Walking with Dinosaurs - Making Of

My Role



As a young animator at Framestore in 1998, I walked into a meeting with Mike Milne. The BBC wanted to know if it might be possible to take inspiration from Jurassic Park, and make an entire documentary about Dinosaurs. Mike recognised the cyclic nature of creatures, saw a moment in JP during the diplodocus reveal section, where side characters were drinking by the lake. With close inspection, their movement looped. I helped Mike work on the original test for the show, Working on pterosaurs fishing from the ocean. The project was greenlit, and I pleaded to take a diversion from my usual commercial duties to work on the project.

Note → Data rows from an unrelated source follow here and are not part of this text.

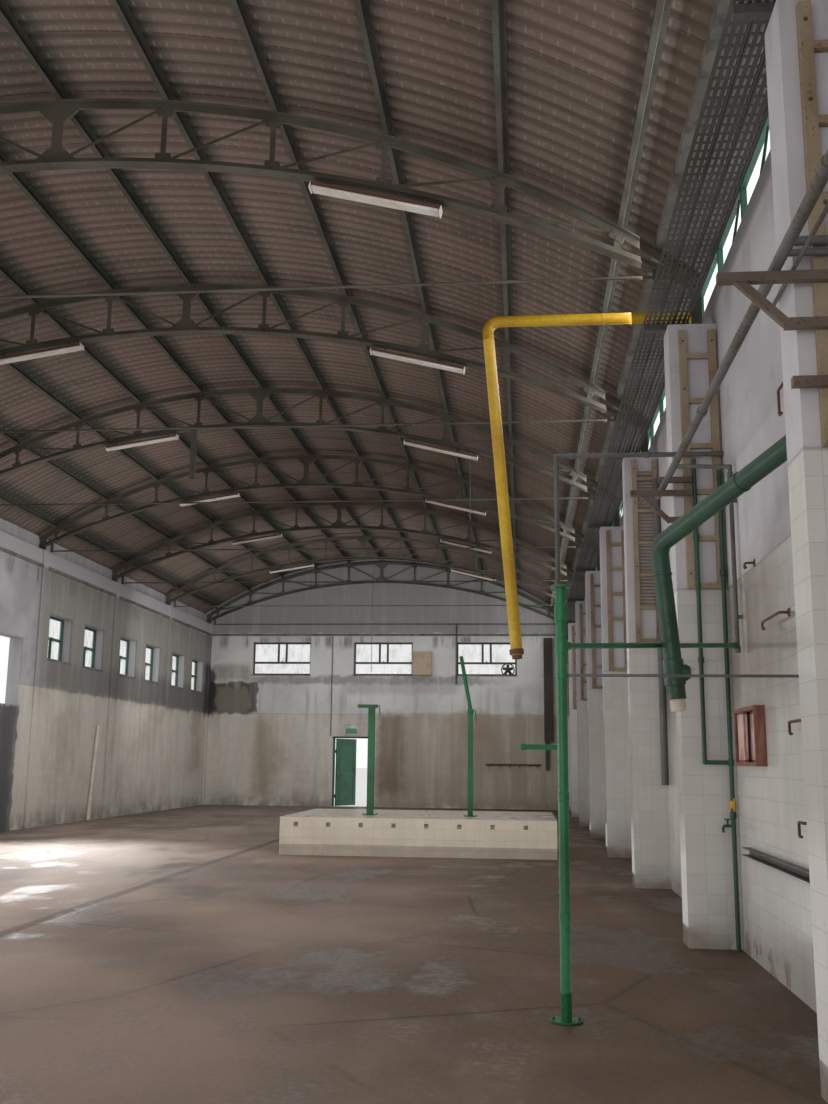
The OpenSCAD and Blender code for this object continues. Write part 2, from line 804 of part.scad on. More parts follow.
module green_drop_pipe() {
    color("darkgreen") {
        difference() {
            rod(drop_corner, drop_wall_point, green_pipe_d);
            block([inside_x, -inside_y, floor_z], [outside_x, inside_y, right_top_z]);
        }
        rod(drop_corner, drop_corner + [drop_lean, 0, -drop_fall], green_pipe_d);
        rod(drop_corner + [drop_outlet[0] / 3, 0, drop_outlet[2]], drop_corner + drop_outlet, green_pipe_d * 0.8);
        elbow(drop_corner, green_pipe_d);
    }
}

// Small pipes in front of the pier at truss line 3
pier_pipe_y = rack_front(3) - small_pipe_d / 2 - seat_gap;
pier_pipe_x = [inside_x - 240, inside_x - 40];
pier_pipe_bend_z = floor_z + 1400;
pier_pipe_tops = [floor_z + 3850, floor_z + 3750];

module pier_pipes() {
    bend = [pier_pipe_x[0], pier_pipe_y, pier_pipe_bend_z];
    color(pipe_green) {
        rod([pier_pipe_x[1], pier_pipe_y, floor_z], [pier_pipe_x[1], pier_pipe_y, pier_pipe_tops[1]], small_pipe_d);
        rod(bend, [bend[0], bend[1], pier_pipe_tops[0]], small_pipe_d);
        rod(bend, [pier_pipe_x[1], bend[1], bend[2]], small_pipe_d);
        elbow(bend, small_pipe_d);
    }
}

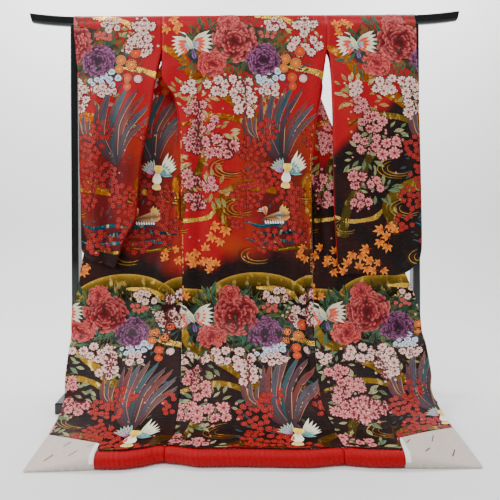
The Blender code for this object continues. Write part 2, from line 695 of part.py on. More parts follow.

The show was worked on out of order. The first show delivered and I found shots didn't tie together as well as they could. Plates felt random. So I suggested a previz process be adopted, which got implemented into the pipeline. Also, I worked on the flying beasts. And
attempted to figure out how they might walk on land.

Walking with Dinosaurs

Walking with Dinosaurs is a major CG animation series for BBC Science produced in collaboration with Framestore, as part of the BBC's flagship science programme. A series of six 30-minute documentaries covering the natural history of the Triassic, Jurassic and Cretaceous eras. Framestore's task has been to re-create the animals of that world, and to show what it must have been like to walk amongst the great reptiles.

The design and movement of the dinosaurs has been based on the guidance of a group of paleontological experts from both sides of the Atlantic, and the resulting footage (nearly two and a half hours of photorealistic CG animation) represents two years' work from a dedicated team of CG professionals.